(PROBLEM TO WORK ON) In full and without deviation, write out the entries that follow.

[Rows from a dataset]
— Begin —

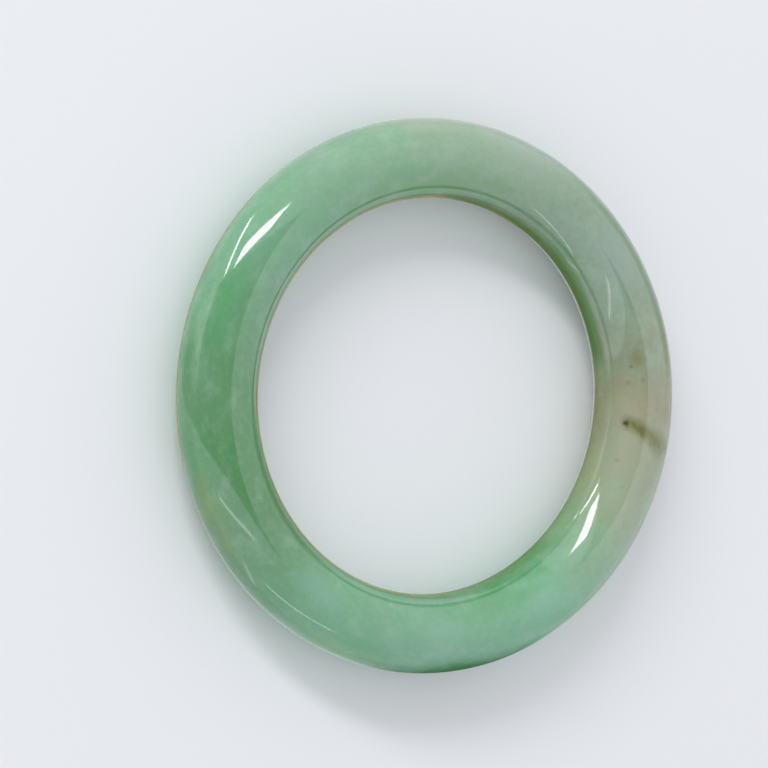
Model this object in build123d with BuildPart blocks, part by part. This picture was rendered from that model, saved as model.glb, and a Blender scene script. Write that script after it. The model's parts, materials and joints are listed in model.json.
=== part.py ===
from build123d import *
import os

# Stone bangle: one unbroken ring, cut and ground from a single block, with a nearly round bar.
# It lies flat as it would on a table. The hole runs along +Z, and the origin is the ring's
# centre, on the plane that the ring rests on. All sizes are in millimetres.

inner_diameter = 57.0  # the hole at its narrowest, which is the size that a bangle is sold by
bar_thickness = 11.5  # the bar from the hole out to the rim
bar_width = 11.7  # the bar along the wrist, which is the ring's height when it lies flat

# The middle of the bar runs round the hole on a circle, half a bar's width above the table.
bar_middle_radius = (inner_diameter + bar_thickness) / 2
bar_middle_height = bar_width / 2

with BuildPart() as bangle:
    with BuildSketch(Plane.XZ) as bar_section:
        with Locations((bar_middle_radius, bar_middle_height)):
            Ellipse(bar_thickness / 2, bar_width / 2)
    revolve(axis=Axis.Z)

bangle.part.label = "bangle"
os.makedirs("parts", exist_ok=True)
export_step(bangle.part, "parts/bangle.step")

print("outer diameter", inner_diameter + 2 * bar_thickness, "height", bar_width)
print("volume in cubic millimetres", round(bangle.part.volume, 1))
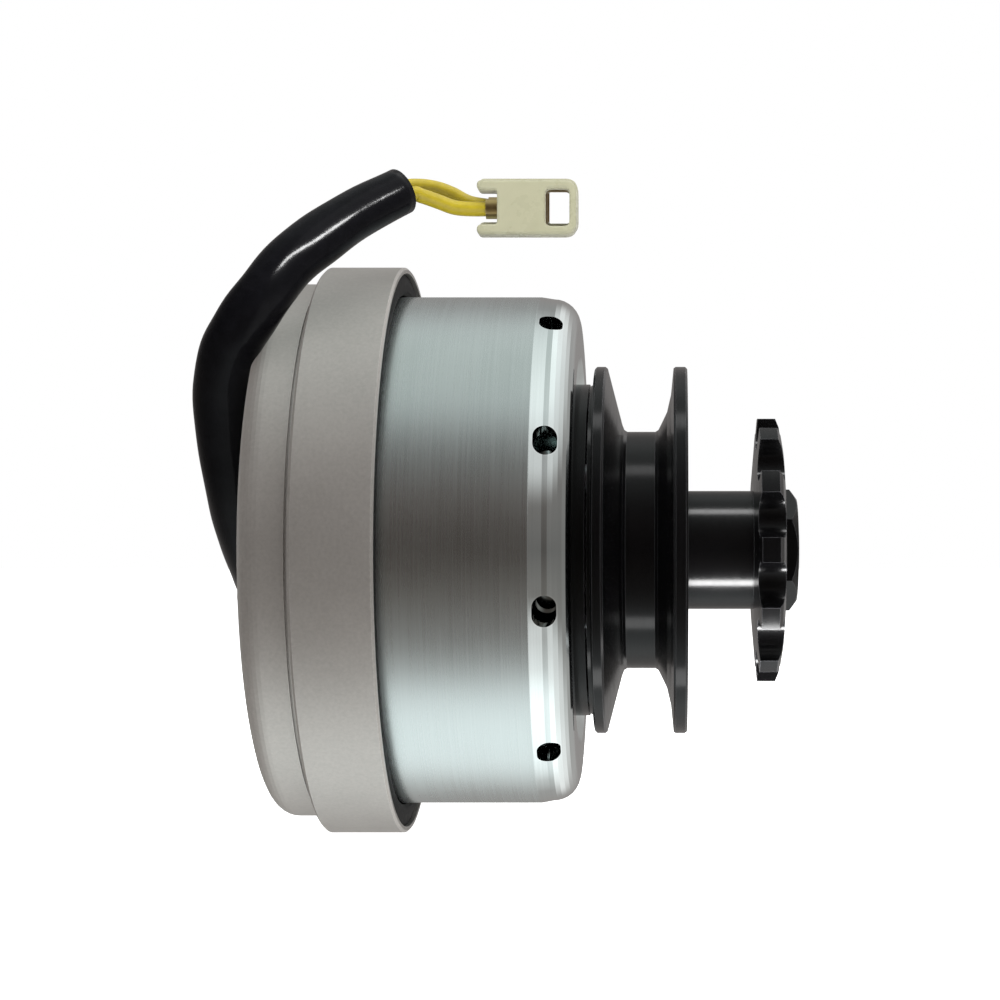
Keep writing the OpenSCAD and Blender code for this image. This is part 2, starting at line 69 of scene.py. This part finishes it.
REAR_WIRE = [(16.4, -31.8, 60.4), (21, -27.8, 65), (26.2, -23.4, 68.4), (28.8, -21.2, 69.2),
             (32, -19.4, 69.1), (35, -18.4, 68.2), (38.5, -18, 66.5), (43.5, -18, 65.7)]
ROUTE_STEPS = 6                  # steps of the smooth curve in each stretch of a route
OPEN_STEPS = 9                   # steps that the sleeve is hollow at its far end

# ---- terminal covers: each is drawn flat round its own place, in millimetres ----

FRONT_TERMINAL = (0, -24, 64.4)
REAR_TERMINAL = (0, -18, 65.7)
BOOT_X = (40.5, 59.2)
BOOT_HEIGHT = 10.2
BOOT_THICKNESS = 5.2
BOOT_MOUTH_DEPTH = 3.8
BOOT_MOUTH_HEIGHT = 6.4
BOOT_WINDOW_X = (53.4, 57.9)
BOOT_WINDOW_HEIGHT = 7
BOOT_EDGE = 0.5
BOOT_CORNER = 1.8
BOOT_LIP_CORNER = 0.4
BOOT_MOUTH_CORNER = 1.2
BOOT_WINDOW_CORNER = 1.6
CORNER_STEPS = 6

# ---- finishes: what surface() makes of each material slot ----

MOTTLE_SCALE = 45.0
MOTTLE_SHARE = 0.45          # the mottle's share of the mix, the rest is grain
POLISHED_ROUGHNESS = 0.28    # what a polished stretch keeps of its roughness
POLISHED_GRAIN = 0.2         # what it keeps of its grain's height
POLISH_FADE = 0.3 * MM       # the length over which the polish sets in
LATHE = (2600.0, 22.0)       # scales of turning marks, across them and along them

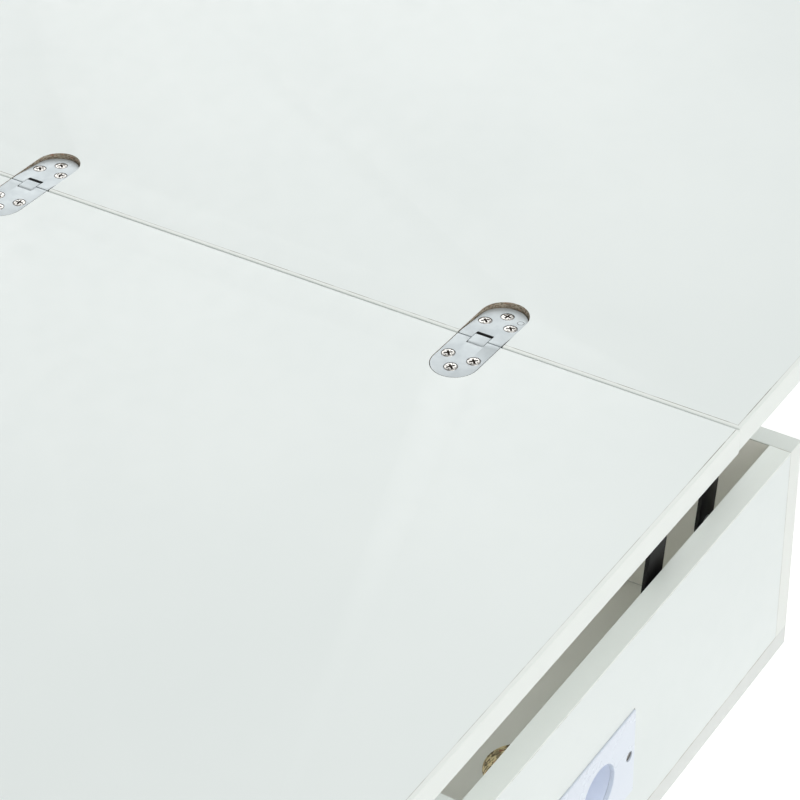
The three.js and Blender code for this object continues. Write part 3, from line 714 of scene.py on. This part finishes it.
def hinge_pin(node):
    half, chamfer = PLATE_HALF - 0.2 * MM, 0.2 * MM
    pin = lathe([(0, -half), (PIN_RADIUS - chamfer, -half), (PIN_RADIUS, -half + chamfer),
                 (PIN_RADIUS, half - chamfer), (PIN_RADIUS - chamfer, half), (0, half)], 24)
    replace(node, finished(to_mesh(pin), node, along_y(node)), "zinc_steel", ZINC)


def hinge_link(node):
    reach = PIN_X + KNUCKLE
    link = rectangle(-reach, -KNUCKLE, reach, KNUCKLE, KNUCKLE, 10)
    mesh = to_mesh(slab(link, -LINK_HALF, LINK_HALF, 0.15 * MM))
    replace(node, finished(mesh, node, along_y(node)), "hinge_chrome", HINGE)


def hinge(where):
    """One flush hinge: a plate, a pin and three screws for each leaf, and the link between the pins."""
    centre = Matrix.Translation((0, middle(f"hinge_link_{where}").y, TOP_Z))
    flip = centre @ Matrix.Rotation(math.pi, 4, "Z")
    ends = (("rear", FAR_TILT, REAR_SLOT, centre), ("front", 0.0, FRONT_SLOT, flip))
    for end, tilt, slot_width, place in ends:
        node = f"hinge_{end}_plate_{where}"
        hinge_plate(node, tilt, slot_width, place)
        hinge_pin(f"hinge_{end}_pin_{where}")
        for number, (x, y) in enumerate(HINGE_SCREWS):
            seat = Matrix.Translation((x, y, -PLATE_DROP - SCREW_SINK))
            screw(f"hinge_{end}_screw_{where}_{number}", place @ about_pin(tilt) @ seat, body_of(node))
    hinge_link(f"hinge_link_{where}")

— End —

(SOLUTION TO THIS TASK)
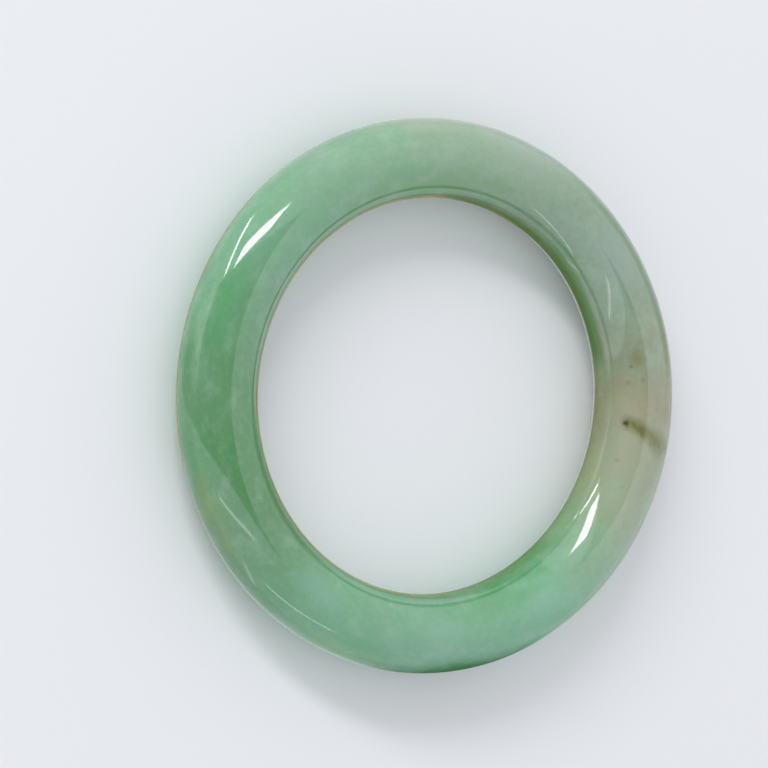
Model this object in build123d with BuildPart blocks, part by part. This picture was rendered from that model, saved as model.glb, and a Blender scene script. Write that script after it. The model's parts, materials and joints are listed in model.json.
=== part.py ===
from build123d import *
import os

# Stone bangle: one unbroken ring, cut and ground from a single block, with a nearly round bar.
# It lies flat as it would on a table. The hole runs along +Z, and the origin is the ring's
# centre, on the plane that the ring rests on. All sizes are in millimetres.

inner_diameter = 57.0  # the hole at its narrowest, which is the size that a bangle is sold by
bar_thickness = 11.5  # the bar from the hole out to the rim
bar_width = 11.7  # the bar along the wrist, which is the ring's height when it lies flat

# The middle of the bar runs round the hole on a circle, half a bar's width above the table.
bar_middle_radius = (inner_diameter + bar_thickness) / 2
bar_middle_height = bar_width / 2

with BuildPart() as bangle:
    with BuildSketch(Plane.XZ) as bar_section:
        with Locations((bar_middle_radius, bar_middle_height)):
            Ellipse(bar_thickness / 2, bar_width / 2)
    revolve(axis=Axis.Z)

bangle.part.label = "bangle"
os.makedirs("parts", exist_ok=True)
export_step(bangle.part, "parts/bangle.step")

print("outer diameter", inner_diameter + 2 * bar_thickness, "height", bar_width)
print("volume in cubic millimetres", round(bangle.part.volume, 1))
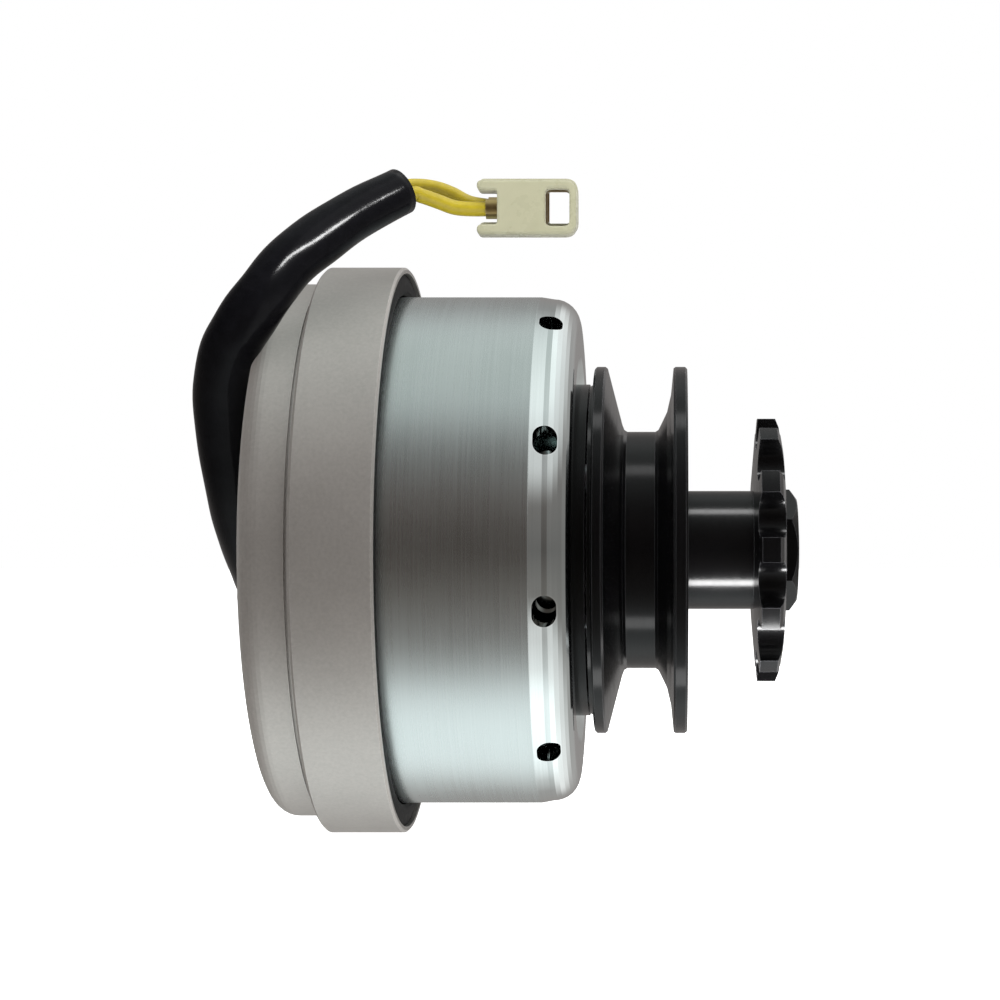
Keep writing the OpenSCAD and Blender code for this image. This is part 2, starting at line 69 of scene.py. This part finishes it.
REAR_WIRE = [(16.4, -31.8, 60.4), (21, -27.8, 65), (26.2, -23.4, 68.4), (28.8, -21.2, 69.2),
             (32, -19.4, 69.1), (35, -18.4, 68.2), (38.5, -18, 66.5), (43.5, -18, 65.7)]
ROUTE_STEPS = 6                  # steps of the smooth curve in each stretch of a route
OPEN_STEPS = 9                   # steps that the sleeve is hollow at its far end

# ---- terminal covers: each is drawn flat round its own place, in millimetres ----

FRONT_TERMINAL = (0, -24, 64.4)
REAR_TERMINAL = (0, -18, 65.7)
BOOT_X = (40.5, 59.2)
BOOT_HEIGHT = 10.2
BOOT_THICKNESS = 5.2
BOOT_MOUTH_DEPTH = 3.8
BOOT_MOUTH_HEIGHT = 6.4
BOOT_WINDOW_X = (53.4, 57.9)
BOOT_WINDOW_HEIGHT = 7
BOOT_EDGE = 0.5
BOOT_CORNER = 1.8
BOOT_LIP_CORNER = 0.4
BOOT_MOUTH_CORNER = 1.2
BOOT_WINDOW_CORNER = 1.6
CORNER_STEPS = 6

# ---- finishes: what surface() makes of each material slot ----

MOTTLE_SCALE = 45.0
MOTTLE_SHARE = 0.45          # the mottle's share of the mix, the rest is grain
POLISHED_ROUGHNESS = 0.28    # what a polished stretch keeps of its roughness
POLISHED_GRAIN = 0.2         # what it keeps of its grain's height
POLISH_FADE = 0.3 * MM       # the length over which the polish sets in
LATHE = (2600.0, 22.0)       # scales of turning marks, across them and along them

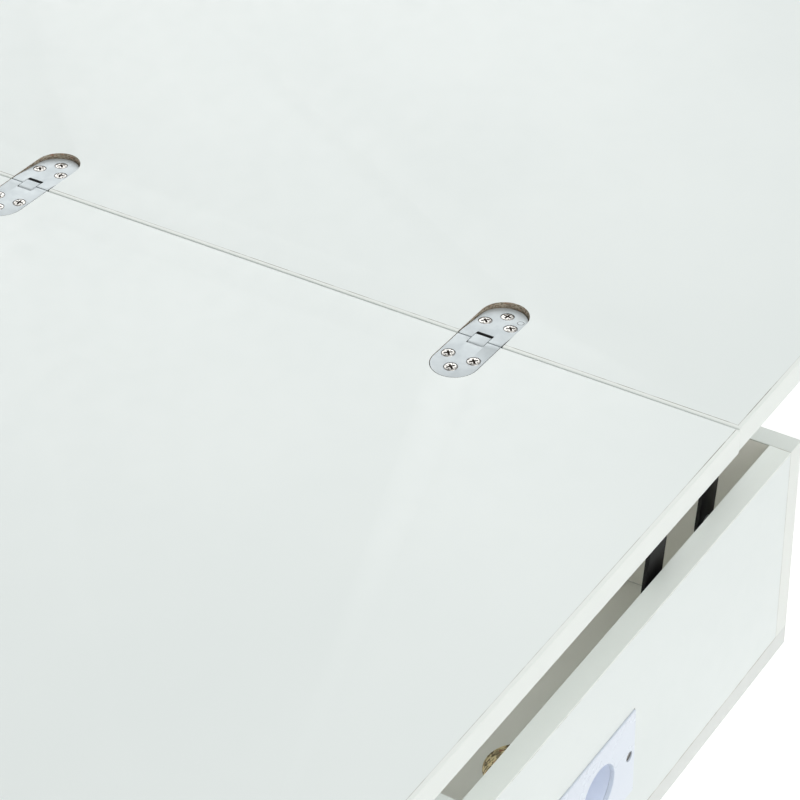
The three.js and Blender code for this object continues. Write part 3, from line 714 of scene.py on. This part finishes it.
def hinge_pin(node):
    half, chamfer = PLATE_HALF - 0.2 * MM, 0.2 * MM
    pin = lathe([(0, -half), (PIN_RADIUS - chamfer, -half), (PIN_RADIUS, -half + chamfer),
                 (PIN_RADIUS, half - chamfer), (PIN_RADIUS - chamfer, half), (0, half)], 24)
    replace(node, finished(to_mesh(pin), node, along_y(node)), "zinc_steel", ZINC)


def hinge_link(node):
    reach = PIN_X + KNUCKLE
    link = rectangle(-reach, -KNUCKLE, reach, KNUCKLE, KNUCKLE, 10)
    mesh = to_mesh(slab(link, -LINK_HALF, LINK_HALF, 0.15 * MM))
    replace(node, finished(mesh, node, along_y(node)), "hinge_chrome", HINGE)


def hinge(where):
    """One flush hinge: a plate, a pin and three screws for each leaf, and the link between the pins."""
    centre = Matrix.Translation((0, middle(f"hinge_link_{where}").y, TOP_Z))
    flip = centre @ Matrix.Rotation(math.pi, 4, "Z")
    ends = (("rear", FAR_TILT, REAR_SLOT, centre), ("front", 0.0, FRONT_SLOT, flip))
    for end, tilt, slot_width, place in ends:
        node = f"hinge_{end}_plate_{where}"
        hinge_plate(node, tilt, slot_width, place)
        hinge_pin(f"hinge_{end}_pin_{where}")
        for number, (x, y) in enumerate(HINGE_SCREWS):
            seat = Matrix.Translation((x, y, -PLATE_DROP - SCREW_SINK))
            screw(f"hinge_{end}_screw_{where}_{number}", place @ about_pin(tilt) @ seat, body_of(node))
    hinge_link(f"hinge_link_{where}")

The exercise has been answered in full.